Raising the issue of judicial independence, he said, "We, the judges of the Supreme Court of India, are being accused of ceding our independence and our institutional integrity to the Executive's incremental encroachment.

"The executive is always impatient, and brooks no disobedience even of the judiciary if it can. Attempts were always made to treat the Chief Justices as the Departmental Heads in the Secretariat. So much for our 'independence and preeminence' as a distinct State organ".

Justice Chelameswar, who had held the unprecedented January 12 press conference along with three other senior judges questioning the allocation of cases by the CJI, referred to the "unhappy experience" where the Government sat tight over the files even after the Collegium recommended names for appointment in the higher judiciary.

"For some time, our unhappy experience has been that the government's accepting our recommendations is an exception and sitting on them is the norm.

'Inconvenient' but able judges or judges to be are being bypassed through this route," he claimed.

The apex court judge, who is demitting office on June 22, took serious note of the communication between the Karnataka High Court chief justice and the executive saying, "the role of High Court ceases with its recommendation".

He said that any correspondence, clarificatory or otherwise, has to be between the executive and the Supreme Court.

Referring to Bhat's case, he said, "To my mind, I could recollect no instance from the past, of the executive bypassing the Supreme Court, more particularly while its recommendations are pending, to look into the allegations already falsified and conclusively rejected by us.

"Asking the High Court to re-evaluate our recommendation in this matter has to be deemed improper and contumacious.

"He said the judiciary may not be "far-off" when the executive would directly communicate with the High Court about the pending cases and ask what orders are to be passed.

"Let us also not forget the bonhomie between the judiciary and the government in any State sounds the death knell to democracy.

We both are mutual watchdogs, so to say, no mutual admirers, much less constitutional cohorts", he said in the letter to the CJI.

Asking the CJI to take up the issue of executive interference in judiciary by convening a full court on the judicial side, he said this was necessary in order to ensure that the institution (Supreme Court) remained relevant under the scheme of the Constitution.

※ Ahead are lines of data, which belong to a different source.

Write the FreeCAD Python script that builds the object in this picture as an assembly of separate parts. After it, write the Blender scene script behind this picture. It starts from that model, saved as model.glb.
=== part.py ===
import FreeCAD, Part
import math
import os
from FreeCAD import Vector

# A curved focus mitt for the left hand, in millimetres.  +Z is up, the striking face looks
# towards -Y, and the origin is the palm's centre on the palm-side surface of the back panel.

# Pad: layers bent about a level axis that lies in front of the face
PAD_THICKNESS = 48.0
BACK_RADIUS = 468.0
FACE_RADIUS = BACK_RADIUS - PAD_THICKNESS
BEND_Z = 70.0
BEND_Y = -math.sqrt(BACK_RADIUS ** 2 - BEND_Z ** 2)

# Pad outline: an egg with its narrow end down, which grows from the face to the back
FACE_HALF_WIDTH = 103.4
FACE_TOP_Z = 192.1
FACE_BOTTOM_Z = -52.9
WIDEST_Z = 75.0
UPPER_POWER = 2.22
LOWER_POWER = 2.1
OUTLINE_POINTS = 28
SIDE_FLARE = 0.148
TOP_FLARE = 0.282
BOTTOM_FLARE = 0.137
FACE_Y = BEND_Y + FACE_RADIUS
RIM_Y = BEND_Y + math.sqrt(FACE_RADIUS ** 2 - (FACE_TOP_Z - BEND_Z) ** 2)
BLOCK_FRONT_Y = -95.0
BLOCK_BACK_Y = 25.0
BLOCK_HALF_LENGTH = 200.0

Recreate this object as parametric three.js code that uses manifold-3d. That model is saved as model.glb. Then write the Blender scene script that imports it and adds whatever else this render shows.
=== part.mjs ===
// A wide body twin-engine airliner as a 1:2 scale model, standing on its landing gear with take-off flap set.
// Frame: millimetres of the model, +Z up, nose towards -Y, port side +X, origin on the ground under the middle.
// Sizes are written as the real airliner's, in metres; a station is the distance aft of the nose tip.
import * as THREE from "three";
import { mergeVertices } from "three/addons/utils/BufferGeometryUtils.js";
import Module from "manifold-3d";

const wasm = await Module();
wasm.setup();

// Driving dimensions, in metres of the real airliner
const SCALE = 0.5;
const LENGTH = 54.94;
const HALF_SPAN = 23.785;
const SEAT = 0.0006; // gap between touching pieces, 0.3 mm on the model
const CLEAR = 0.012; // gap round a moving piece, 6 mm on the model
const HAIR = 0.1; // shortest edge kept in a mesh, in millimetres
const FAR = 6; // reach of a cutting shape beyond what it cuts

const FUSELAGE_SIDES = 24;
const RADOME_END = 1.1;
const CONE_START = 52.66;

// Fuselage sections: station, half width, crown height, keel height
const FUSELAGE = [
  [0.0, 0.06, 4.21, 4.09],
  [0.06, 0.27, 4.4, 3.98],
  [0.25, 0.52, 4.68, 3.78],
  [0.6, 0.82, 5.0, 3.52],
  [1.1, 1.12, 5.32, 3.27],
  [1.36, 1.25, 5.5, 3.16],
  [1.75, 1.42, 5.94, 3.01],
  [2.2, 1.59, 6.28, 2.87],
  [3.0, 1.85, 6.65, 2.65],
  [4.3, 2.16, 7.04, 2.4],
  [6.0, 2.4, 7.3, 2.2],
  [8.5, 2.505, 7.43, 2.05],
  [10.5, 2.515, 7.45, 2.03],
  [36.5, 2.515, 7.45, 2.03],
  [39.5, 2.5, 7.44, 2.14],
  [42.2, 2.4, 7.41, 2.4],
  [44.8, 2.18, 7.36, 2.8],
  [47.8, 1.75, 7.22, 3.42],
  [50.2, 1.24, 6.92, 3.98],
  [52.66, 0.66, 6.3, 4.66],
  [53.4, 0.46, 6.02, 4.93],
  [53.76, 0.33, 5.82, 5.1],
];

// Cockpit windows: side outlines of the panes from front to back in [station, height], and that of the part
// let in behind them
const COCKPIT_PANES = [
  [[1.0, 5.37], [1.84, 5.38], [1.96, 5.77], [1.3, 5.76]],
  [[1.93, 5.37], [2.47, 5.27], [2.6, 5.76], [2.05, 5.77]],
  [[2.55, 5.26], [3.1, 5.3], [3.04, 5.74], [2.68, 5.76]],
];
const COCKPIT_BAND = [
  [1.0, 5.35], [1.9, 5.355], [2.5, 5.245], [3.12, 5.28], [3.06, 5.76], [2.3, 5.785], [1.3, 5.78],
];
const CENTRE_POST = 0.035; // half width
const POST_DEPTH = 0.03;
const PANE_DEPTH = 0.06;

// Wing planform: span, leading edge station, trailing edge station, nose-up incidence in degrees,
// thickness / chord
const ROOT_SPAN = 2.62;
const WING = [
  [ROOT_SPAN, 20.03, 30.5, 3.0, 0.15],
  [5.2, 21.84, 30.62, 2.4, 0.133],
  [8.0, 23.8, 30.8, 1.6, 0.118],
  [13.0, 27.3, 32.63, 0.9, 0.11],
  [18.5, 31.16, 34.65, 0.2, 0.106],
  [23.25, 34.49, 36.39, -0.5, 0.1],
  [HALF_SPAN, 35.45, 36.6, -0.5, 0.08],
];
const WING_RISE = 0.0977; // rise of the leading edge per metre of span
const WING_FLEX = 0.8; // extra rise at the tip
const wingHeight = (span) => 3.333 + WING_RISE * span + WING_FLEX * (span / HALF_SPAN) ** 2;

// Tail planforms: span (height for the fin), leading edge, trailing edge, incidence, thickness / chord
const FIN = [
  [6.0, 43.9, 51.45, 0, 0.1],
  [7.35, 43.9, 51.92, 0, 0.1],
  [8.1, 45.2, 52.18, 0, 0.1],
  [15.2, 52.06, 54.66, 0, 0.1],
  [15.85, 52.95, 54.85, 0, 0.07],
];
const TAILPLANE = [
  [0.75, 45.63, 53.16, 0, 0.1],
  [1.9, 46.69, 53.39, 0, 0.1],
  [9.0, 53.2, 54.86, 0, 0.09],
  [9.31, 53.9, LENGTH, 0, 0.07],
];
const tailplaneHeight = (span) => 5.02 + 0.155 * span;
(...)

He then referred to an instance from the past when the apex court had taken serious note of direct communication of the then Law Minister with the High Courts on the issue of judges' transfer which had finally led to the judgement in first judges case in 1981.

Later, the Collegium had assumed power with regard to judges' appointment in higher judiciary.

In 2016, then Chief Justice of India TS Thakur had asked then High Court chief justice S K Mukherjee to hold an inquiry against Bhat on certain allegations levelled by a subordinate woman judicial officer.

Bhat's name was later recommended after the probe had given him a clean chit.